To discuss the dispersion relations, we perform a rotation from the interaction basis \(\begin{pmatrix} \nu _L \,,&\varPsi _L^0 ,&N \end{pmatrix}\) to the propagation basis \(\begin{pmatrix} \phi \,,&\chi ,&\xi \end{pmatrix}\). For the propagations eigenstates \(\phi \), \(\chi \) and \(\xi \) the dispersion relations can be calculated by variation \(\delta S=0\) of the action, leading to the Euler–Lagrange equations for this particular problem (see Appendix C). The solutions for these ADR are given by

$$\begin{aligned}&E^2_\phi = \mathbf {p}^2, \end{aligned}$$
(14)
$$\begin{aligned}&E^2_{\nicefrac {\chi }{\xi }} = \kappa ^2 + \mathbf {p}^2 \underbrace{\left[ \left( 1+\frac{\tilde{I}_{00}}{2}\right) ^2 -\frac{\tilde{I}_{00}^2}{4} \right] }_{f(\tilde{I}_{00})} \end{aligned}$$
(15)

where \(\mathbf {p}\) is the 3-momentum on the brane. As expected, the decoupled dispersion relation (14) does not get affected at zeroth order approximation for \(y_0 v\), while the relations for the other two eigenstates are altered by a factor of \(f(\tilde{I}_{00})\). This can be interpreted as an altered dispersion relation allowing for sterile neutrino shortcuts in the extra dimension as suggested in the phenomenological approach of [1]. Rearranging Eq. (15) and taking into account that \(\tilde{I}_{00}\ll 1\) holds, we can expand the ADR in a Taylor series up to first order in \(\tilde{I}_{00}\) additionally to the high energy limit \(E \gg \kappa \), yielding

$$\begin{aligned} p_{\nicefrac {\chi }{\xi }} \approx E - \frac{\kappa ^2}{2E} - \frac{E^2}{2E} \tilde{I}_{00} + \mathcal {O}(\tilde{I}_{00}^2)+ \mathcal {O}(\kappa ^2 \tilde{I}_{00}) \end{aligned}$$
(16)

for two of the propagation eigenstates \(\chi \) and \(\xi \). The contributions to the mass-squared-difference of the order \(\mathcal {O}(\kappa ^2 \tilde{I}_{00})\) are neglected, since it is only a renormalization of the coupling \(\kappa \). Therefore we effectively end up with an additional, energy dependent potential \(V_+ = E^2 \tilde{I}_{00}\), which induces new resonance phenomena in neutrino oscillations. Just as in [1], the potential \(V_+\) has some properties, which are different from the standard matter potential induced from elastic forward scattering of active neutrinos and matter, being non-discriminatory between neutrinos and anti neutrinos and possessing a stronger energy dependence \(V_+ \sim E^2\) instead of a linear dependence. The correction term \(\tilde{I}_{00}\) and the shortcut parameter \(\epsilon \) proposed in [1] can be identified, when the mixing between active and sterile states is small. In this context we cannot confirm a hint towards baseline dependence of the resonant behaviour as suggested in [2] and consider it to be an artifact of the semi-classical approach adopted in that work. In order to account for the correct resonance energy while neglecting the effect of heavy KK excitations, one needs to vary the warp factor k and extra dimensional radius r independently. In order to explain the hierarchy problem one might be forced to invoke more than one extra dimension.

4 Conclusion

In this paper we have developed a neutrino mass model giving rise to sterile neutrino shortcuts in an asymmetrically warped extra dimension.
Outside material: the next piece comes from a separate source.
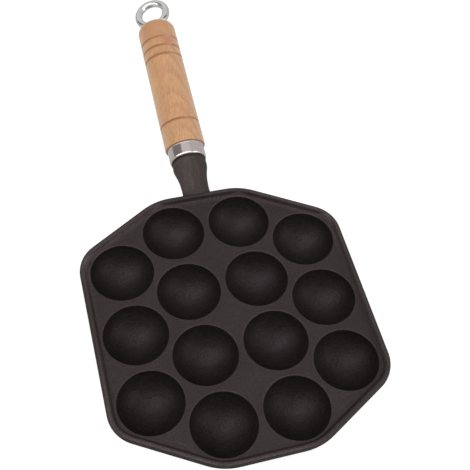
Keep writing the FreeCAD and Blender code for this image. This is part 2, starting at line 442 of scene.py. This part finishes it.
def addGrain(tree, vector, look):
    return useGroup(tree, fineGrain, {
        "Vector": vector,
        "Grain Scale": look["grainScale"],
        "Grain Depth": look["grainDepth"],
        "Wave Scale": look["waveScale"],
        "Wave Depth": look["waveDepth"],
        "Pit Scale": look["pitScale"],
        "Pit Depth": look["pitDepth"],
    })


def addMarks(tree, vector, look):
    return useGroup(tree, handlingMarks, {
        "Vector": vector,
        "Smudge Scale": look["smudgeScale"],
        "Scratch Scale": look["scratchScale"],
        "Smooth": look["smooth"],
        "Rough": look["rough"],
    })["Roughness"]


def addPatch(tree, vector, colour, patch):
    return useGroup(tree, colourPatch, {
        "Vector": vector,
        "Place": patch["place"],
        "Size": patch["size"],
        "Turn": (0.0, math.radians(patch.get("leanDegrees", 0.0)), 0.0),
        "Color": colour,
        "Patch Color": patch["colour"],
        "Share": patch["share"],
    })["Color"]


def addBump(tree, shader, height):
    bump = addNode(tree, "ShaderNodeBump")
    bump.inputs["Distance"].default_value = 1.0  # heights are in metres already
    plug(tree, height, bump.inputs["Height"])
    plug(tree, bump.outputs["Normal"], shader.inputs["Normal"])


# seasoned cast iron; the scales count grains in a metre, the depths are in metres, and all other
# lengths on the iron are in millimetres

ironLook = {
    "colour": (0.0182, 0.0136, 0.0142),
    "secondColour": (0.0256, 0.0188, 0.0192),
    # burnt oil in the bowls, and painted shade at the foot of the rim and along its crest
    "burntAndShadeColour": (0.0080, 0.0056, 0.0057),
    "driftScale": 38.0,
    "driftSpread": 0.8,
    "grainScale": 1150.0,
    "grainDepth": 0.00024,
    "waveScale": 110.0,
    "waveDepth": 0.00016,
    "pitScale": 420.0,
    "pitDepth": 0.00008,
    "speckleRange": (0.35, 0.70),
    "speckleTone": (0.62, 1.42),
    "speckleShare": (1.0, 0.45),  # on the tray and on the arm
    "smudgeScale": 70.0,
    "scratchScale": 700.0,
    "smooth": 0.46,
    "rough": 0.66,
    "specular": 0.25,
    "specularTint": (1.0, 0.88, 0.90, 1.0),
}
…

In this context we have derived the shape of the KK tower of an additional fermionic singlet in a general extra dimensional asymmetric warping framework and have demonstrated that this shape does not differ from symmetric warping scenarios (where the warp factors of time and 3-space are the same). The main difference between both warping scenarios is the emergence of effective Lorentz-violation on the 3-brane and a resulting altered dispersion relation of the fermionic singlet and any particles mixing with it.
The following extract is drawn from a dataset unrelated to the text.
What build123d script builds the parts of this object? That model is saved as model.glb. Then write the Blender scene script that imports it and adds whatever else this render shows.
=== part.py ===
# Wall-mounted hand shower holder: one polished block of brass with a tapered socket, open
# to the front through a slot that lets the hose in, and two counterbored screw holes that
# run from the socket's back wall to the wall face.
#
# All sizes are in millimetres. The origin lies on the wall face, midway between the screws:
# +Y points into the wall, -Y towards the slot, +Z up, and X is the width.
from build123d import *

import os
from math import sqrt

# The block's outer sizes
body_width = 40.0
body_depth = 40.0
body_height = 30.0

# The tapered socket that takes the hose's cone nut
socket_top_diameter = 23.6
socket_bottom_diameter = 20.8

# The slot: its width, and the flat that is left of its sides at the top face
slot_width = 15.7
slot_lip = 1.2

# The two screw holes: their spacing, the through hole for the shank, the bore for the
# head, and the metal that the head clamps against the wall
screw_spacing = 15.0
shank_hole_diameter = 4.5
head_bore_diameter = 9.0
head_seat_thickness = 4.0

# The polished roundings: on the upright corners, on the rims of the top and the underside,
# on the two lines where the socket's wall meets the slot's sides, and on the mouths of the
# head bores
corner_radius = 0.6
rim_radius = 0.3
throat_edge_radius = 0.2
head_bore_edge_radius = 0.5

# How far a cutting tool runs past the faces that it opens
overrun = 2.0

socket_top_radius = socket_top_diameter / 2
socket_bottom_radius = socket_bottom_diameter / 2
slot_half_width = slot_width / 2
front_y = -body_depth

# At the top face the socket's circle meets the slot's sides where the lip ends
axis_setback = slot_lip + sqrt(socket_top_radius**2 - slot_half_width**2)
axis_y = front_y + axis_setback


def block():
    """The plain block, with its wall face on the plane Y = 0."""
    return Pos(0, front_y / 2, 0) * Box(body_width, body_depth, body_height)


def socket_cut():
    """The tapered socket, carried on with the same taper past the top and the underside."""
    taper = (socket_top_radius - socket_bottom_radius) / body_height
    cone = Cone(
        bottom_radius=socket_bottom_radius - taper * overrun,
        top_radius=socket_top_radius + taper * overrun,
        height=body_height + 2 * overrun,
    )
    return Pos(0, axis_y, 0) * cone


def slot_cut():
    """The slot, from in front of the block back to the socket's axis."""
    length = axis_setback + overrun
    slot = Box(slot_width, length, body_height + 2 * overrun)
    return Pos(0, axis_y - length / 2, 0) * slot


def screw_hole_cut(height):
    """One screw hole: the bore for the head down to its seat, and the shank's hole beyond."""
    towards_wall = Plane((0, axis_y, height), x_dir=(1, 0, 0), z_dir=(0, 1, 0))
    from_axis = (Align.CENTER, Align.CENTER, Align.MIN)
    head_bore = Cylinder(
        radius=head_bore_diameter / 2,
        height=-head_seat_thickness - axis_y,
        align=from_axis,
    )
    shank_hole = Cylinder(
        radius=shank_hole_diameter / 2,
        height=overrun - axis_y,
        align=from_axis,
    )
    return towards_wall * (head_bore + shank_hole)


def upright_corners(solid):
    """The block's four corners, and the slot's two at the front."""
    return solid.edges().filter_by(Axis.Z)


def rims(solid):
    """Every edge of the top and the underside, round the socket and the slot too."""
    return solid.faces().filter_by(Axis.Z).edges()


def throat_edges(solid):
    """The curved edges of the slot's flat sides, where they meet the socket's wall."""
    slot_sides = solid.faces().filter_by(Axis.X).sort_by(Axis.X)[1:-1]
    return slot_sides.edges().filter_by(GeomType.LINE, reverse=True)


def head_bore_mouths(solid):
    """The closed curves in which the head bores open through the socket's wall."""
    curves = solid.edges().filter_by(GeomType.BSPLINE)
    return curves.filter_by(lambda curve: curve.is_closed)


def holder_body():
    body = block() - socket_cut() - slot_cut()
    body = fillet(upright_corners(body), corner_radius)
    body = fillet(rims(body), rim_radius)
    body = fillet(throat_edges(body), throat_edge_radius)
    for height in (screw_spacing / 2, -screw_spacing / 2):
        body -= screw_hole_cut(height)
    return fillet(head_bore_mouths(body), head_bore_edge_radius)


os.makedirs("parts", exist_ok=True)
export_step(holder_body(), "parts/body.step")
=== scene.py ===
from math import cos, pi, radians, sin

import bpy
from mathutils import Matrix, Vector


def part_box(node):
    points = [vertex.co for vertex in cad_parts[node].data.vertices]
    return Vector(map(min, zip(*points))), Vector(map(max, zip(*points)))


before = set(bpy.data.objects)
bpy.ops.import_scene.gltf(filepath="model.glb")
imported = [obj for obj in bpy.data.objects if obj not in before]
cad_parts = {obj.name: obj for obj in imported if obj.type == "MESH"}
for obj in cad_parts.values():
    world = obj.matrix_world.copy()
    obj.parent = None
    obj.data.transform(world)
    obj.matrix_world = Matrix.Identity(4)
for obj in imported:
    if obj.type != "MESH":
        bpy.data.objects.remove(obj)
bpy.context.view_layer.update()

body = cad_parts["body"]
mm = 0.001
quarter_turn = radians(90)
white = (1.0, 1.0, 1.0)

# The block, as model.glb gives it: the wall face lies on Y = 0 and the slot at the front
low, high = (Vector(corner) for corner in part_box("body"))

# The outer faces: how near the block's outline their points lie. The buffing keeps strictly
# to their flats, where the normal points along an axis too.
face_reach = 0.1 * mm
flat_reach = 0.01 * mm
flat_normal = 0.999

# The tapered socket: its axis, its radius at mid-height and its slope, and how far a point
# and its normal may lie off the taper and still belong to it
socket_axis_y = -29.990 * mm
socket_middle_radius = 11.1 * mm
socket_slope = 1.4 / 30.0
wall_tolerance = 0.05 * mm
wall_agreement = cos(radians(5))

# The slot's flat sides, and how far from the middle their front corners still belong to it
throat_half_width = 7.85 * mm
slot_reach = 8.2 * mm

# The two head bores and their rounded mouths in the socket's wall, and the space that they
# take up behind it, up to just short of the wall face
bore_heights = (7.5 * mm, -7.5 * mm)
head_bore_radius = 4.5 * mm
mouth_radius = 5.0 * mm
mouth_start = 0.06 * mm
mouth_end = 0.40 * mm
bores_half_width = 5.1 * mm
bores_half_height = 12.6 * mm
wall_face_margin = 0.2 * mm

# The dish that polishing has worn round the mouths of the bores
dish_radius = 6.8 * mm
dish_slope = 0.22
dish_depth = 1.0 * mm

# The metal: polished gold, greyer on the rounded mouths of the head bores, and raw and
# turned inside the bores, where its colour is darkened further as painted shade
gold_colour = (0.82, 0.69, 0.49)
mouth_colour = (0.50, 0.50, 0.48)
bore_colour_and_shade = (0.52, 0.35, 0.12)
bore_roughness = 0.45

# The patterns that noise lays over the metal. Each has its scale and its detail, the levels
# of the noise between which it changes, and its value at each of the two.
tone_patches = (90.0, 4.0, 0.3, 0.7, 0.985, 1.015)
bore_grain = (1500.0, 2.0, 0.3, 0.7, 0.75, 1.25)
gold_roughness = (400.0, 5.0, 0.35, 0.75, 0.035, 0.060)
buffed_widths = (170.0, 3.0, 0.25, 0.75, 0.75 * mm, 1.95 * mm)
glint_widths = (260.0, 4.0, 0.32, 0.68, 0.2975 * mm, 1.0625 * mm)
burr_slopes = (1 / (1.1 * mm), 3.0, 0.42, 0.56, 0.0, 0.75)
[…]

Moreover, we have developed a concrete mechanism of neutrino mass generation, based on an additional particle content consisting of a gauge singlet neutrino \(\varPsi \), which is able to propagate in the extra dimension, and an SM singlet neutrino N confined to the 3-brane. The SM singlet brane neutrino mixes with the gauge singlet \(\varPsi \) and the active neutrinos \(\nu _L\) which conveys the effects of asymmetric warping to the active neutrinos, whose masses are generated by Yukawa interaction with the standard Higgs field. We have shown that such a model features an effective potential \(V_+ \sim E^2\) during propagation, leading to resonant active-sterile neutrino oscillations.

The sterile neutrino shortcut scenario proposed in [1, 3,4,5,6] can thus be understood as the four-dimensional effective field theory limit of the model presented here.